One expectation this offseason is that the Bears would make a difficult decision on rush-linebacker Lamarr Houston, who’s due $6 million this year and next and $8 million for 2018. That situation won’t stand as-is.

The final year of Willie Young’s contract calls for $2.5 million this season. That’s only slightly less than the $2.9 million Slauson was due for 2016 and that was rendered expendable by the Whitehair draft selection and the signings of Ted Larsen and Manny Ramirez.

In the Houston-Young cases, the Bears used a No. 1 pick on Leonard Floyd, a Young-type edge rusher. They used a No. 3 pick on Jonathan Bullard, a 290-pound defensive end with size-rush blend that Young doesn’t have. The Bears re-signed Sam Acho, who doesn’t give the Bears what Houston does as an edge rusher, but Houston doesn’t do anything on special teams, the roster entrée for non-starters.

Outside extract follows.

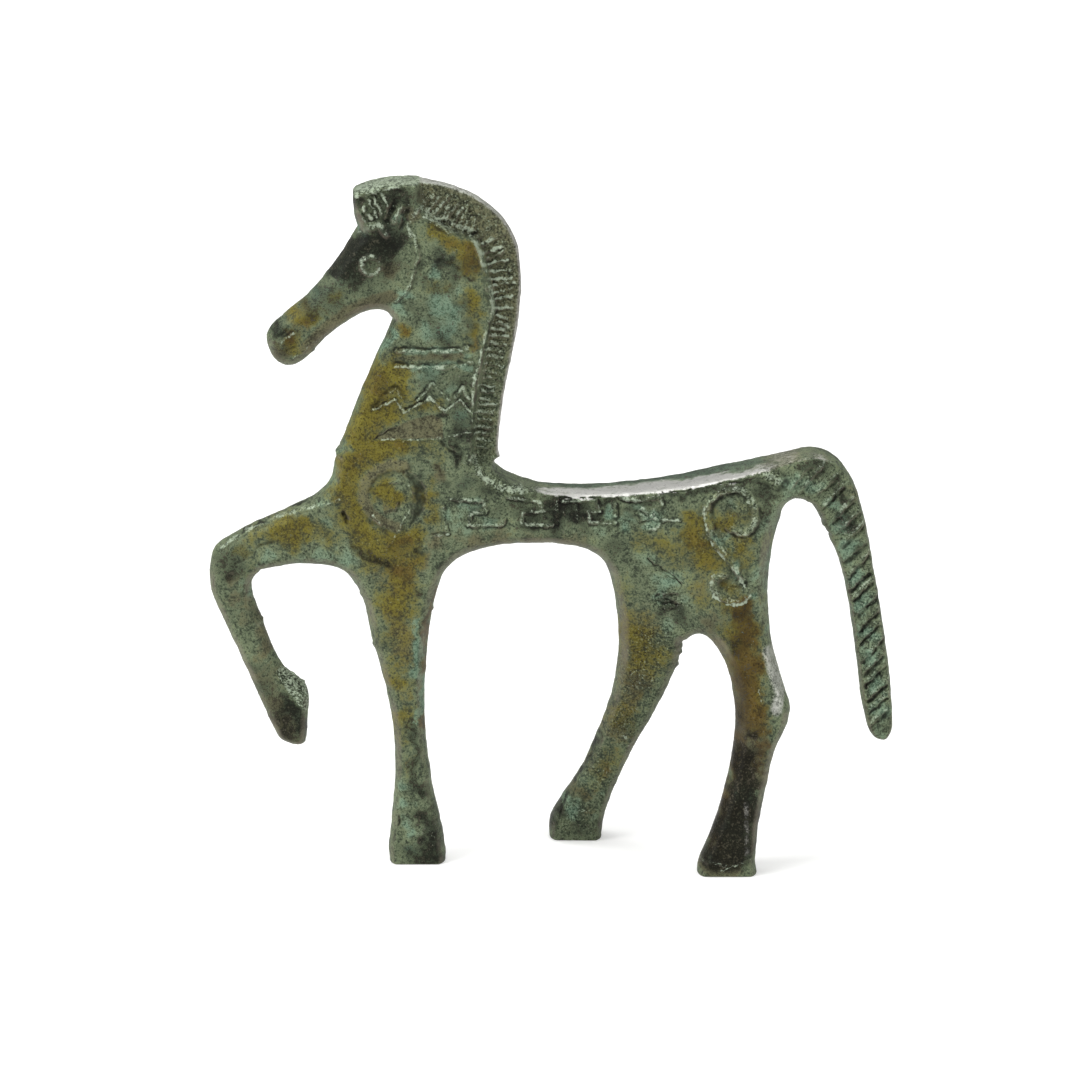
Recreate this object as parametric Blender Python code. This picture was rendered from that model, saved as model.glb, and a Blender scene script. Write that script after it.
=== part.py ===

Then there is the matter of Eddie Royal, with an injury speckled 2015 injury resume’ that defines “vulnerable” for player at age 30 and carrying a $4.5 million salary for 2016. What little the Bears did draft-wise on offense included diminutive wideout Danny Braverman in the seventh round.

Teams don’t make roster decisions based on seventh-round picks before the first minicamp. But Braverman, who led all FBS schools in receptions last year, is 5-10, around 180 pounds.

Forget the knee-jerk comparisons to Danny Amendola, Julian Edelman and Wes Welker just because they’re little white guys (and why is it that people grab those instant so-called comparables based on skin color? For another time.)

But NFL slot receivers in the Braverman mold include Seattle’s undrafted Doug Baldwin (5-10, 189, also a Florida native like Braverman); Randall Cobb (5-10) up in Green Bay, a No. 3 slot guy his first three NFL seasons; Jamison Crowder, a true smurf at 5-8 who caught 59 passes for Washington as a rookie.

Braverman does not make Royal roster-surplus the way Whitehair did Slauson, or Bush did Rolle, or Floyd makes Houston or Young (whom the Bears reportedly tried to trade during the draft). And Royal was banged up in part because he was thrust into a starter role by the injuries to Alshon Jeffery and Kevin White.

But numbers on depth charts and salary cap balance sheets force decisions. And the surprise of the offseason would be if the Bears were done making theirs.